当然,更重要的是,《楚生》在文学上第一次塑造了一个楚剧艺术家的形象。小说通过楚生的成长,楚生与汉梅、琴琴、菊菊三位女性的爱情、婚姻,楚生与老戏骨、琴师的师徒交往;老戏骨、琴师与徐妈的暧昧历史,较丰满刻画了几代楚剧艺术工作者对艺术的热爱以及付出的代价,当然这种代价不仅仅是楚剧艺术工作者自身物质生活窘迫、价值尊严受到的屈辱、情感生活的坎坷,更有中国历史和社会风云的波澜、诡谲、苦难。
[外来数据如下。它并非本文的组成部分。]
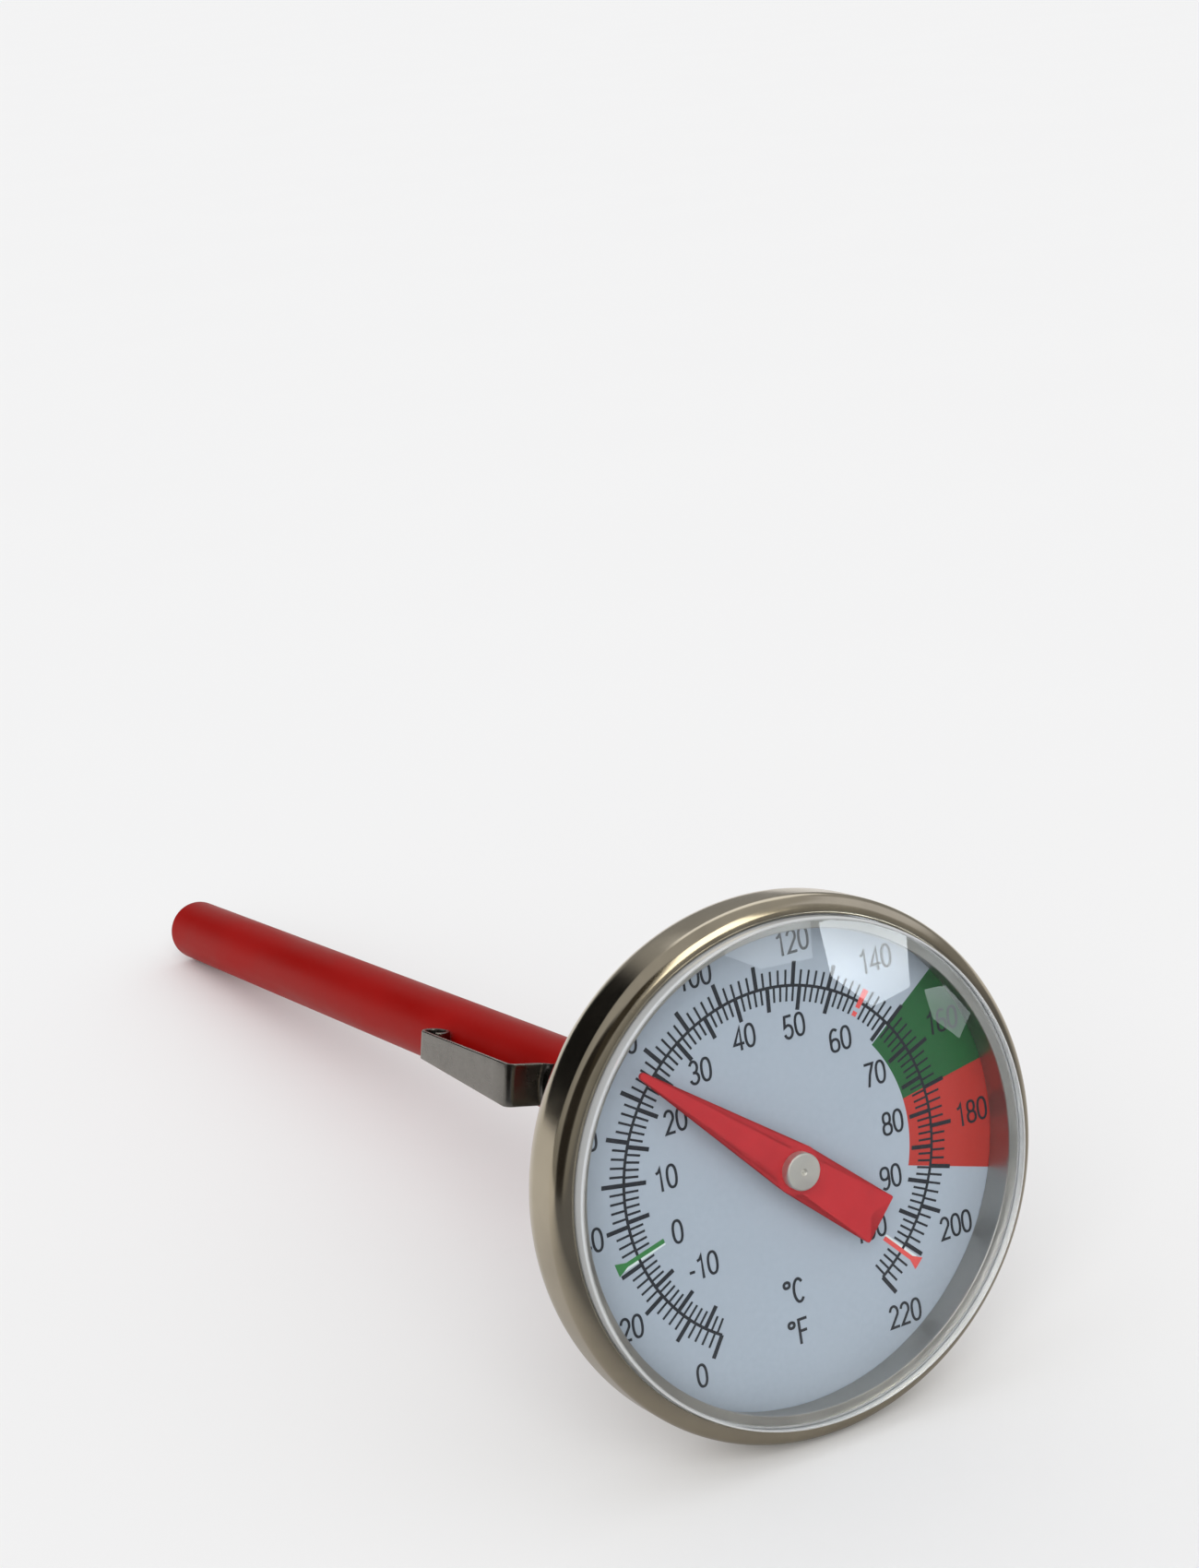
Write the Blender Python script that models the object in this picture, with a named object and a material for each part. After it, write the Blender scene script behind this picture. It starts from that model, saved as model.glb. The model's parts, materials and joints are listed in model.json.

文革对文化、文化人的冲击,市场经济对戏剧艺术的考验,文化管理体制对艺术的制约,信息时代文化传播方式的繁多与大众文化消费的乱象……楚剧人的人生与中国社会历史的交相纠葛,有力地说明了楚剧艺术的历史和命运不仅仅是一个剧种的历史和命运,而是历史和文明发展的折射,是历史的理性与非理性矛盾冲突的影像。
《楚生》独特的地域文化和叙述,多层次的内涵和丰富的意蕴,几代楚剧艺术家的人生命运,让武汉近百年的城市历史和社会风情丰满多姿、魅力四射。在传统戏曲艺术深受市场冲击的当下,《楚生》所揭示的几代艺术家积淀的楚剧精神或许更应引起我们关注和思考。